THE MAGNETIC GIRL. By Jessica Handler. Hub City Press. 280 pages. $27.
The opening pages of "The Magnetic Girl" tingle like a live wire. Our narrator, 14-year-old Lulu Hurst, has a compelling and clear voice that captivates from the start, fittingly, as she recounts the incidents and habits that convince her that she poses a secret magic she calls “captivation.” She can stare down a fox, stopping it in its tracks; she entrances her Sunday school teacher and lures buttons and hairpins that magically find their way to her. Likewise, author Jessica Handler, heretofore a memoir and nonfiction writer, lures the reader in with magnetic prose, demonstrating her command of fiction.
Lulu and her family live in a small Georgia town, “a sunk-in place” on a dead-end road; it’s 1883, the post-war rural South is bleak and impoverished, and Lulu is desperate to break free.

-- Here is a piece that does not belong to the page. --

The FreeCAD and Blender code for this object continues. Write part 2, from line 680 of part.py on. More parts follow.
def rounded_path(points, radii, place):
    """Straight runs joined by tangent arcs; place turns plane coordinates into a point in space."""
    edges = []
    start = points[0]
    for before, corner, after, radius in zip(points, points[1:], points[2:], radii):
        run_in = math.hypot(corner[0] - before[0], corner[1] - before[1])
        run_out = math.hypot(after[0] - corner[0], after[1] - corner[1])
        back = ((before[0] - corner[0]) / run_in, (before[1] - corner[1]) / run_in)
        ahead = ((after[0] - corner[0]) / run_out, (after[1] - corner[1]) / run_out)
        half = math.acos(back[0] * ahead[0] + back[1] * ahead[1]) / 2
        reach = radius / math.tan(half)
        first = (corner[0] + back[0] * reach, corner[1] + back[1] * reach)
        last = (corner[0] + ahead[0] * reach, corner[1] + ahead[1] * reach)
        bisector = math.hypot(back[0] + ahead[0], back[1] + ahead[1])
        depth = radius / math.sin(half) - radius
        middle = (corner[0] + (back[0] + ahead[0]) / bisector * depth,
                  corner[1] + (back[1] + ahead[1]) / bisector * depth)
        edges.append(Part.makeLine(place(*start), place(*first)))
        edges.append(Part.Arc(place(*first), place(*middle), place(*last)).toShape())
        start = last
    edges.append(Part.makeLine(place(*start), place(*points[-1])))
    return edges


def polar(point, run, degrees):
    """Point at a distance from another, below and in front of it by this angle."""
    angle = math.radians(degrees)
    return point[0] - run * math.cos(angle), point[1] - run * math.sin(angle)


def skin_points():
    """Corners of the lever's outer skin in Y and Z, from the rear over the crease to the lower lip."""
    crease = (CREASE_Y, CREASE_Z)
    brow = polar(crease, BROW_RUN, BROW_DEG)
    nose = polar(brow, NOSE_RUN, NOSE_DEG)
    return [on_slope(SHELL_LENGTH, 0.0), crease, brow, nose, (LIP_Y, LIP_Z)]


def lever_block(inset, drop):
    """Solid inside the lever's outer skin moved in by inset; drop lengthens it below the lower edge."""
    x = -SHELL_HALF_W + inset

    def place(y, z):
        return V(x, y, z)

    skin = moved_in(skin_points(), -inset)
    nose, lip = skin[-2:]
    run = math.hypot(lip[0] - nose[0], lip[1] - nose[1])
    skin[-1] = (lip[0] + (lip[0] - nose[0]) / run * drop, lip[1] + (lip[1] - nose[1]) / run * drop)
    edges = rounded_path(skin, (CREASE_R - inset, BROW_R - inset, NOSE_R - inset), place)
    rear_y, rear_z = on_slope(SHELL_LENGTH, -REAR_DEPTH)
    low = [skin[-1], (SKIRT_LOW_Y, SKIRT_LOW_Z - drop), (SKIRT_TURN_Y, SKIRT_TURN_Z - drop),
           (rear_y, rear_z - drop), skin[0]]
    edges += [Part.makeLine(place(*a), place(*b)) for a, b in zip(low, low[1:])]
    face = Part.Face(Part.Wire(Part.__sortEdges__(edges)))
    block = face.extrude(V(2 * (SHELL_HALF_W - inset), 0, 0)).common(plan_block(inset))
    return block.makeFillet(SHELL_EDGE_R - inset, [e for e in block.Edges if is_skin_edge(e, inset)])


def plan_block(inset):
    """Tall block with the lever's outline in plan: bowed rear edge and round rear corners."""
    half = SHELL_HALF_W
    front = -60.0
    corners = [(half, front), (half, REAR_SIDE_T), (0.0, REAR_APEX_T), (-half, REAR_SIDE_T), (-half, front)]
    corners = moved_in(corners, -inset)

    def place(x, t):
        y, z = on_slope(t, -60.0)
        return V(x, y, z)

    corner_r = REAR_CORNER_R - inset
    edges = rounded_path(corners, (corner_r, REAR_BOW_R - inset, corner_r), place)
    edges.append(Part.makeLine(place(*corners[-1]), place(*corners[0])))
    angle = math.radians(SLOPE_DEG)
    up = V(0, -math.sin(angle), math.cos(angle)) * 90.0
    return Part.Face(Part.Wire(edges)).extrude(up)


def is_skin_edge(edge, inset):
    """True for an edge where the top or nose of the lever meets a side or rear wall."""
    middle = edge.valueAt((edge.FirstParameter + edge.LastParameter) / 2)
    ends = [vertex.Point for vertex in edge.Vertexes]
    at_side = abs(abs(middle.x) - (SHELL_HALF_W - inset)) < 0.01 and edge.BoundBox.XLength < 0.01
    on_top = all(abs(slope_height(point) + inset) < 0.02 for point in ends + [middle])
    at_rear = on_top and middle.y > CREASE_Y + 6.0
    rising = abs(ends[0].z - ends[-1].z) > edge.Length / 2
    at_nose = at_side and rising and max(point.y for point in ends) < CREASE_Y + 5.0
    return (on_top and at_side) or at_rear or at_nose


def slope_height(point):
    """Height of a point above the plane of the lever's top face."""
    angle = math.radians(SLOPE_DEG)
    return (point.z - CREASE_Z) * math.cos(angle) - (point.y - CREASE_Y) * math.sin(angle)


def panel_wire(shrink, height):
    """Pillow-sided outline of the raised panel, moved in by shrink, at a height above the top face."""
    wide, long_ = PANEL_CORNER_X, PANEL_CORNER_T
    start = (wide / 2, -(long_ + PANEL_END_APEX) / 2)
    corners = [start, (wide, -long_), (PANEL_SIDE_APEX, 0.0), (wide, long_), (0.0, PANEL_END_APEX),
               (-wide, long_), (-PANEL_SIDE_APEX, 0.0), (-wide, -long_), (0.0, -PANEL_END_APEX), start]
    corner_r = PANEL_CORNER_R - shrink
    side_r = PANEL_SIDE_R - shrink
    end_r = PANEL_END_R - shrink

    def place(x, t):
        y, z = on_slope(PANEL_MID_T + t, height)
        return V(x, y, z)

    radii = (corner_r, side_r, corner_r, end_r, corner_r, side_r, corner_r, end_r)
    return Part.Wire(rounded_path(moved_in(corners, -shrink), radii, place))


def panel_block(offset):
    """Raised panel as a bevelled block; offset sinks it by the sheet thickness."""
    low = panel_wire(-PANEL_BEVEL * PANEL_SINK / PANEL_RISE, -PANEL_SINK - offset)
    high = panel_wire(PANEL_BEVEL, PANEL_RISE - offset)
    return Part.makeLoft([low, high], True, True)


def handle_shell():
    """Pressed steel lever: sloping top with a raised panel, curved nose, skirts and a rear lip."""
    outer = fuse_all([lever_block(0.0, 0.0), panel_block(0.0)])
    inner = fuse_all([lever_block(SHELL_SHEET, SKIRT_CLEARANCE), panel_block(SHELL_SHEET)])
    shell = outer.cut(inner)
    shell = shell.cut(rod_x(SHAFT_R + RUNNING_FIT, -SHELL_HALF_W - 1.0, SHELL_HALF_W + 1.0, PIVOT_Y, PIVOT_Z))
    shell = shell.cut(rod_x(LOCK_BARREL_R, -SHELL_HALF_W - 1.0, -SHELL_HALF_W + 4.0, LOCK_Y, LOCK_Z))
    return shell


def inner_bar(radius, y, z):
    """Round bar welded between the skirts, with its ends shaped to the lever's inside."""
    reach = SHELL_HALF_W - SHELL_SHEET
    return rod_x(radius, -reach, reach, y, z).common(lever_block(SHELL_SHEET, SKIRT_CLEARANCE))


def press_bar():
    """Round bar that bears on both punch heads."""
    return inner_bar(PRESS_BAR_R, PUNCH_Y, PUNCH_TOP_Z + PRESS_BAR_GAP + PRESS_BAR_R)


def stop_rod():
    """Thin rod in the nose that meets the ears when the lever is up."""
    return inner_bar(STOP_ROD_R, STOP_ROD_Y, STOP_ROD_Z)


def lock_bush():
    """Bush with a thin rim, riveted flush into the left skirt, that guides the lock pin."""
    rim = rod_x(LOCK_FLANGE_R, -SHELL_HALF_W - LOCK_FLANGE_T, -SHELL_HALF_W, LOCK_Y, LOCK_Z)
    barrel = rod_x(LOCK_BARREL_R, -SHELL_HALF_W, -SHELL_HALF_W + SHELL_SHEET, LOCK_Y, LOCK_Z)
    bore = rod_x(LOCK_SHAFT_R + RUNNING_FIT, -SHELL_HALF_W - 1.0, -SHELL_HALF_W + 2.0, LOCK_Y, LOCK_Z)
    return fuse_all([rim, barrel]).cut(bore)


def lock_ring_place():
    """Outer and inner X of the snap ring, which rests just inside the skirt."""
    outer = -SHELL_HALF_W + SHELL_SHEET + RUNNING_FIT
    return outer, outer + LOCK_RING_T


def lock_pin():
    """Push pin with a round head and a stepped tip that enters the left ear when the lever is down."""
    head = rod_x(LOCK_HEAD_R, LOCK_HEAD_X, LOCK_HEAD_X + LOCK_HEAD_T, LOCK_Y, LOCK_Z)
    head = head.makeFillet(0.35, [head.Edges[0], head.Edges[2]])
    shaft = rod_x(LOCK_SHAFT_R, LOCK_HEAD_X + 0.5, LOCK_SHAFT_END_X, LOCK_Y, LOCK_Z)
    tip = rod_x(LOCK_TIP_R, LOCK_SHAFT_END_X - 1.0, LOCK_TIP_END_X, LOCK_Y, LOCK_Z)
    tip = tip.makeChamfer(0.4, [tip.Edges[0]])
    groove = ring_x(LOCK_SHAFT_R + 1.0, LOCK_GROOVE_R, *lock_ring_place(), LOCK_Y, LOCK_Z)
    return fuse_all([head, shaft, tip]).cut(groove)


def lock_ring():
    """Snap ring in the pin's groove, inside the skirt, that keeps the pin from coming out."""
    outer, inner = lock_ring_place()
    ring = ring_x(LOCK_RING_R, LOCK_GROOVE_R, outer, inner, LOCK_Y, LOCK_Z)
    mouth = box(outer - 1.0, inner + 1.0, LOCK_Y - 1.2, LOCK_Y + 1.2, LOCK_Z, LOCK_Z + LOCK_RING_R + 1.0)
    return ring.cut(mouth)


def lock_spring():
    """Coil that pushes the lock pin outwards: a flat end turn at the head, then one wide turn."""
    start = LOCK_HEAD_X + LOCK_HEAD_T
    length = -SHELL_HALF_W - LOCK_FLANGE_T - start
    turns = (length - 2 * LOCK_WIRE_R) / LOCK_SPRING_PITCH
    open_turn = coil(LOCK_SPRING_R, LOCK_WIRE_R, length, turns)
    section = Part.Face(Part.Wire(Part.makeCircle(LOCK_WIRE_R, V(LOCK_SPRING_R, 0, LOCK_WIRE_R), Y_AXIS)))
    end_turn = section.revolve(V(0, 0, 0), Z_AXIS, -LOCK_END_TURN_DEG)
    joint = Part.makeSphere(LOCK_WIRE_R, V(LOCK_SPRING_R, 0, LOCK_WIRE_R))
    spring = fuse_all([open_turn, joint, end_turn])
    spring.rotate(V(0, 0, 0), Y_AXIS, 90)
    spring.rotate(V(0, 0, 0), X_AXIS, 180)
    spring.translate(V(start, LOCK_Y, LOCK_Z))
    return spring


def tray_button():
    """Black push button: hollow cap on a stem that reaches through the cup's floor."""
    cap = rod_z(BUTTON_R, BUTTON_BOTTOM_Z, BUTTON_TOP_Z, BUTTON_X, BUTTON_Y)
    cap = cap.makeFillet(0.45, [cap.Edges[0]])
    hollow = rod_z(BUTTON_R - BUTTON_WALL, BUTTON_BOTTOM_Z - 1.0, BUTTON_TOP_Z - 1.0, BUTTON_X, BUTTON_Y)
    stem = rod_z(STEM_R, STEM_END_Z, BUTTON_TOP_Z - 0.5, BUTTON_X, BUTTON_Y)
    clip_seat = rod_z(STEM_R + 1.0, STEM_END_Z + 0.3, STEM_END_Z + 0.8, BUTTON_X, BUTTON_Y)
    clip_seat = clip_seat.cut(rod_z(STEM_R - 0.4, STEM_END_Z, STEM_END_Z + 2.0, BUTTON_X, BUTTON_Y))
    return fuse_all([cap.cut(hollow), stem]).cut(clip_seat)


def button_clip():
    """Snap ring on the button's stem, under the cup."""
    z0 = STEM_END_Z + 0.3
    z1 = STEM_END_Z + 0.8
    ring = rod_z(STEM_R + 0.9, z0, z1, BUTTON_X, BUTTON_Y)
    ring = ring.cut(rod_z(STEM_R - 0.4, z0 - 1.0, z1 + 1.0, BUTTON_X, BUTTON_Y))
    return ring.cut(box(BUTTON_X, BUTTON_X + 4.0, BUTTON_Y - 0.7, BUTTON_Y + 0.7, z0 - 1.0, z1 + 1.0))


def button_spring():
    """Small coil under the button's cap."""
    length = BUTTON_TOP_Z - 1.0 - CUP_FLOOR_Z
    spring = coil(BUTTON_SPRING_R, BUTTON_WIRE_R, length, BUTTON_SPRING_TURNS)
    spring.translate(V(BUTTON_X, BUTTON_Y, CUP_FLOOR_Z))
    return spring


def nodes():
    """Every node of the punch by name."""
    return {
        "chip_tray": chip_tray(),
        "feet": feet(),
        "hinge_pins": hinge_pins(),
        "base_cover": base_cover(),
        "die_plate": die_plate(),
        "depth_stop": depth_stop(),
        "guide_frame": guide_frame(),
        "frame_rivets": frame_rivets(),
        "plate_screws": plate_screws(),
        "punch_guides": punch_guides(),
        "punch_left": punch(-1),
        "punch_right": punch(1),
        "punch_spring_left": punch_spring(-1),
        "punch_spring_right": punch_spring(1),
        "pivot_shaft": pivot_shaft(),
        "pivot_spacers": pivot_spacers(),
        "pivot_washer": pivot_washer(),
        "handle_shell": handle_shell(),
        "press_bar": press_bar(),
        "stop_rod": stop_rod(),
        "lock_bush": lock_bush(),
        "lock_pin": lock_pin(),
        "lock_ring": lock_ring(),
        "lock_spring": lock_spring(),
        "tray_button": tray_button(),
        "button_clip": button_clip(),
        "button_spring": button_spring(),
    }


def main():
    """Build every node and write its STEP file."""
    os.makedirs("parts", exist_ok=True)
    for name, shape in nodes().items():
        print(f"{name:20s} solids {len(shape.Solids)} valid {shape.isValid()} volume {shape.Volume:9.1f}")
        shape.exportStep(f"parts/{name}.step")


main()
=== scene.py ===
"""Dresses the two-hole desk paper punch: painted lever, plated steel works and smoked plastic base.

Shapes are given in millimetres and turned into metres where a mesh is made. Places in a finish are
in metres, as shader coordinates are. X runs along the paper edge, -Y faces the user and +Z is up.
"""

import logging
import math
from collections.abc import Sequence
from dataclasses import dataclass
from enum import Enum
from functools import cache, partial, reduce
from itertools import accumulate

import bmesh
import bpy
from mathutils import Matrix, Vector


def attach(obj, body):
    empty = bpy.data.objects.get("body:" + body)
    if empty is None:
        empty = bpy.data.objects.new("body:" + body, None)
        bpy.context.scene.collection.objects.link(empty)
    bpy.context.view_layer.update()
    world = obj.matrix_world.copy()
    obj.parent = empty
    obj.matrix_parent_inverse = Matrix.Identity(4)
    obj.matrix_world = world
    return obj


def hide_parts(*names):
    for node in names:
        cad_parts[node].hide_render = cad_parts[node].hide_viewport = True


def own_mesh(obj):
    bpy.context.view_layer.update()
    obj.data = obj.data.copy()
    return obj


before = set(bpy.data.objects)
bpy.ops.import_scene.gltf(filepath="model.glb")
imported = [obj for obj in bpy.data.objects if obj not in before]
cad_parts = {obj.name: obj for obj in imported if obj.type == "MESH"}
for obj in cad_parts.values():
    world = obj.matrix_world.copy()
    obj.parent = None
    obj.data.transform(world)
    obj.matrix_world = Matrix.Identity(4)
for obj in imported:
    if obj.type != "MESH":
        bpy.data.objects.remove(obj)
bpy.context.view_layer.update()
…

Thanks to a nearby lightning strike and her father’s conniving showmanship — he asserts Lulu acquired electrical powers from the storm, transforming her into “The Magnetic Girl” — her captivation powers end up being that ticket out.

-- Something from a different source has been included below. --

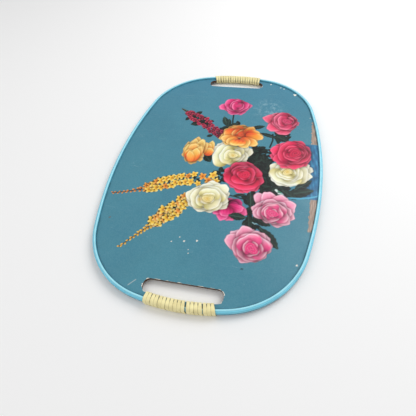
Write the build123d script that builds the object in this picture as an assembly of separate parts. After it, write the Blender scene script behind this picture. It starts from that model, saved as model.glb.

Lulu channels the “Power of Mesmeric Influence” (the title of a book that captivates her) to catapult men from chairs, among other stage tricks, and her performance becomes a best-selling attraction in opera houses and venues from Massachusetts to Tennessee.
The story that unfolds is both a young woman’s coming of age tale and a family saga shrouded by mysterious backstory that slowly (although not always clearly) comes to light. Driving it all are the opposing forces of deception and honesty — the push-and-pull between what we reveal and what we withhold.
Lulu understands that her carny success as the Magnetic Girl is mostly smoke and mirrors, yet who among us doesn’t crave applause and want to believe we are gifted, that we wield our own special powers? But Lulu also knows the power of shame as she harbors her deepest secret of all: her belief that she is to blame for her beloved baby brother Leo’s developmental disabilities. Lulu is six when Leo is born. “His little neck is like a green branch, Lulu, but his head is heavy, so we have to hold him up,” her mother warns, yet young Lulu picks him up when no one is looking and to her horror, Leo slips out of her hands and falls hard.
From this point on, “Leo and I grew into opposites,” Lulu says — her adolescent body growing tall and gawky, much to her mother’s dismay. “She’d wet her hands and make a hailstorm of little hits on top of my head, trying to get my thick hair to lie flat and smooth. She tugged at my sleeves and my skirt, covering what my dresses could no longer hide.” Meanwhile Leo’s delicate body stayed small and floppy, his walk tentative. Her brother was “broken” (we come to realize, from infantile fever, not being dropped), and driven by secret guilt, Lulu sets out to fix him, or at least earn enough income for her family to make things right.
Inspired by the true story of “The Georgia Wonder,” an actual Lulu Hurst who performed “tests” of her powers across the South from 1883 to 1885, Handler gives us electrifying historical fiction that poses questions about how we reconcile our inheritance, how we live into our gifts or resist the force of limitations and imposed expectations. Handler’s prose is fluid and her characters beautifully drawn, especially Lulu and her father, the gambling huckster Will Hurst.
The second chapter is the only one not narrated by Lulu, a third-person flashback to Will Hurst’s time in the war, with hints of his own mother’s dabbling in mesmeric influence. This abrupt switch in voice so early on, right after the reader is initially drawn-in by Lulu, is jarring: once I finished the book, I went back to make sense of the chapter. That, and the fact that I could never quite envision the mechanics of Lulu’s chair-catapulting stage tricks, despite repeated descriptions, were the only points that tripped this reader up.
On the whole, "The Magnetic Girl" is a fully charged read, and another strong offering by Spartanburg’s Hub City Press. Lulu is a delightfully indelible character, a girl whose power might not derive from mesmerism but from more fundamental forces: love and shame, hope and regret. In the end, she cannot “fix” her brother, but she harnesses the power to follow a path that feels true to herself.